* **DATA SHOWN**:
==============================

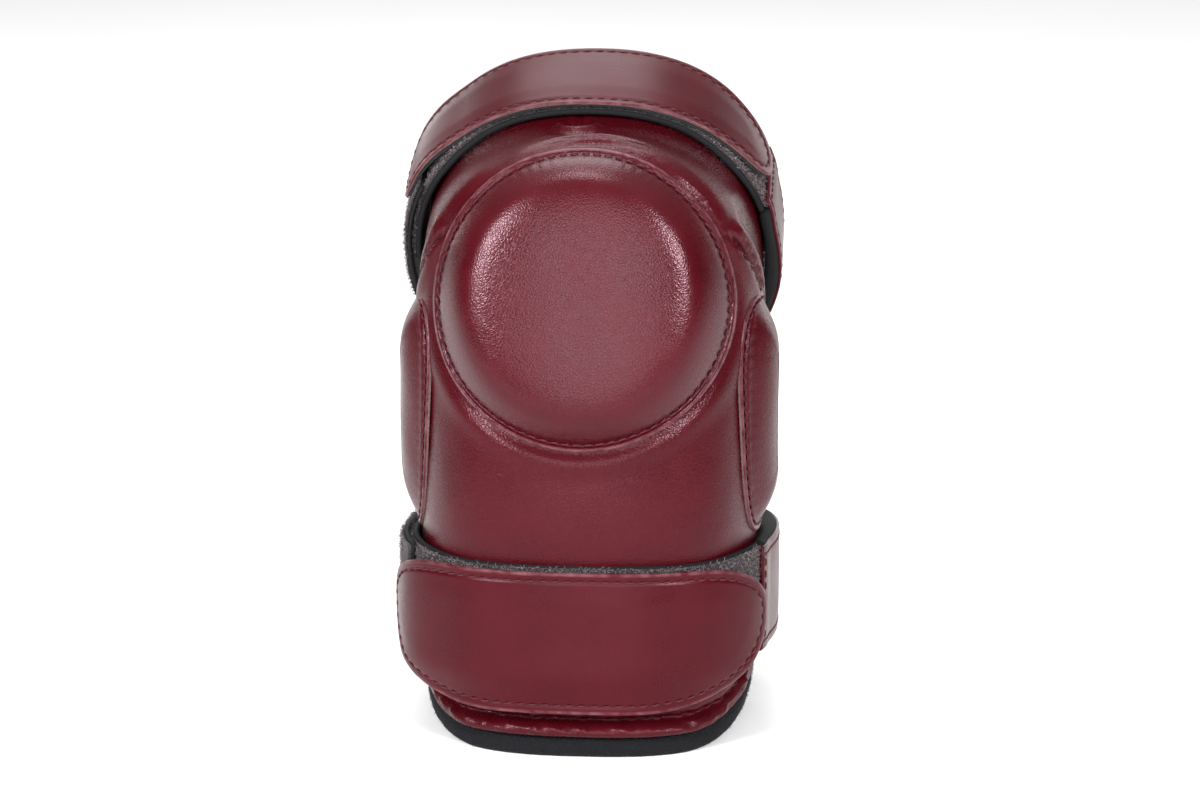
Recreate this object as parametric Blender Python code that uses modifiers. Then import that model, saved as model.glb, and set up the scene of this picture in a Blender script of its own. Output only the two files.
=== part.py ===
"""Strap-on elbow guard: a padded leather front shell with a round elbow cap and two side pads,
held on the arm by two hook-and-loop straps.

The guard stands on its lower hem, facing -Y, with +X on its own left-hand side as worn and +Z up.
Lengths below are in millimetres and angles in degrees; MM turns them into metres.
Places on the front are given by a station (0 at the hem to 7 at the top edge) and an angle
round the arm (0 at the front centre line, +90 at the +X side).
"""

import math

import bmesh
import bpy
import numpy as np
from mathutils import Vector
from mathutils.bvhtree import BVHTree

MM = 0.001

# The shell is drawn about the limb's axis; this moves the whole guard's middle over the origin
FRAME_SHIFT = Vector((0.15, 7.06, 0.0))

# Layers of the front shell, outside to inside, and the gap between layers that touch
COVER_THICKNESS = 1.5
FOAM_THICKNESS = 7.5
LINING_THICKNESS = 2.6
GAP = 0.35
SHELL_THICKNESS = COVER_THICKNESS + FOAM_THICKNESS + LINING_THICKNESS + 2 * GAP
HEM_HEIGHT = 7.0

# How far each layer reaches round the arm, from the front centre line, and how far the cover
# and the foam stop short of the lining's top edge, in stations
COVER_REACH = 98.0
FOAM_REACH = 96.0
LINING_REACH = 101.0
EDGE_SETBACK = 0.05
SHELL_ANGLE_STEP = 13.0
STATION_STEP = 0.5

# Front line and limb axis of the shell, hem to top edge: each station is
# (front y, front z, axis y, axis z, half width, squareness of the section)
STATIONS = np.array(
    [
        (-62.0, 0.0, 0.0, 0.0, 57.0, 2.8),
        (-62.0, 40.0, 0.0, 38.0, 57.0, 2.8),
        (-63.5, 80.0, 0.0, 74.0, 58.5, 2.8),
        (-62.0, 112.0, 0.0, 101.0, 58.5, 2.8),
        (-52.0, 160.0, -1.0, 125.0, 58.5, 2.8),
        (-41.0, 199.0, 1.0, 145.0, 58.0, 2.6),
        (-8.4, 209.4, 9.7, 159.8, 58.5, 2.2),
        (27.3, 222.4, 45.4, 172.8, 58.5, 2.2),
    ]
)
TOP_STATION = len(STATIONS) - 1.0
FIRST_STEP = STATIONS[1, 3]  # how far the shell's side climbs from the hem to station 1

# Round elbow cap: it leans back with the front and is sewn on by its flange
CAP_RADIUS = 50.0
CAP_CENTRE = (-52.7, 157.2)
CAP_LEAN = 15.0
CAP_HEIGHT = 11.0
CAP_CROWN = 2.5
CAP_FOLLOW = 0.45  # share of the shell's curvature that the cap's top keeps
CAP_WALL = (0.72, 0.90)  # the wall between plateau and flange, as shares of the radius
CAP_FOAM_EDGE = 0.80

# Side pads, seen from the side
SIDE_CENTRE = (-17.0, 111.0)
SIDE_HALF_SIZE = (21.5, 41.5)
SIDE_HEIGHT = 6.6
SIDE_SQUARENESS = 3.4
SIDE_WALL = (0.52, 0.88)
SIDE_FOAM_EDGE = 0.74

FLANGE = 0.5  # clearance between the shell and a sewn-on cover
SEWN_COVER_THICKNESS = 1.3

# Straps: heights of the layers above the ring that clears the shell
BAND_THICKNESS = 2.2
LOOP_THICKNESS = 0.7
HOOK_THICKNESS = 0.9
STRAP_LEATHER_THICKNESS = 1.2
LOOP_LEVEL = BAND_THICKNESS + 0.3
HOOK_LEVEL = LOOP_LEVEL + LOOP_THICKNESS + 0.3
TAB_LEVEL = HOOK_LEVEL + HOOK_THICKNESS + 0.3
REAR_LEATHER_RISE = BAND_THICKNESS + 0.3
REAR_TOTAL = REAR_LEATHER_RISE + STRAP_LEATHER_THICKNESS
REAR_SLACK = 3.0  # how far the rear strap bows out just past its seam
HINGE_GAP = 0.3  # along the strap, between two pieces joined by a hinge
STRAP_ANGLE_STEP = 7.5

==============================

* **REQUEST**: Write out, unaltered, the lines from the opening of the listing through the line that includes "held on the arm by two hook-and-loop straps.".

* **THE COMPLETED TASK**:
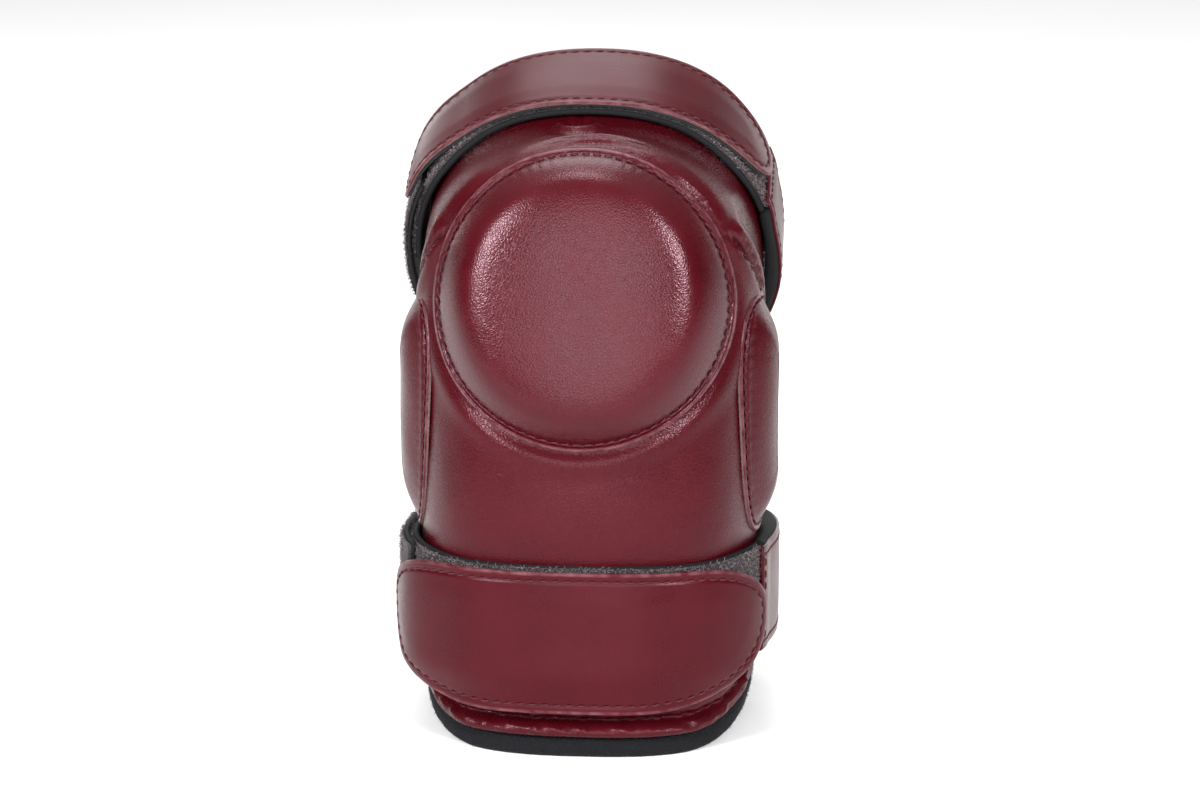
Recreate this object as parametric Blender Python code that uses modifiers. Then import that model, saved as model.glb, and set up the scene of this picture in a Blender script of its own. Output only the two files.
=== part.py ===
"""Strap-on elbow guard: a padded leather front shell with a round elbow cap and two side pads,
held on the arm by two hook-and-loop straps.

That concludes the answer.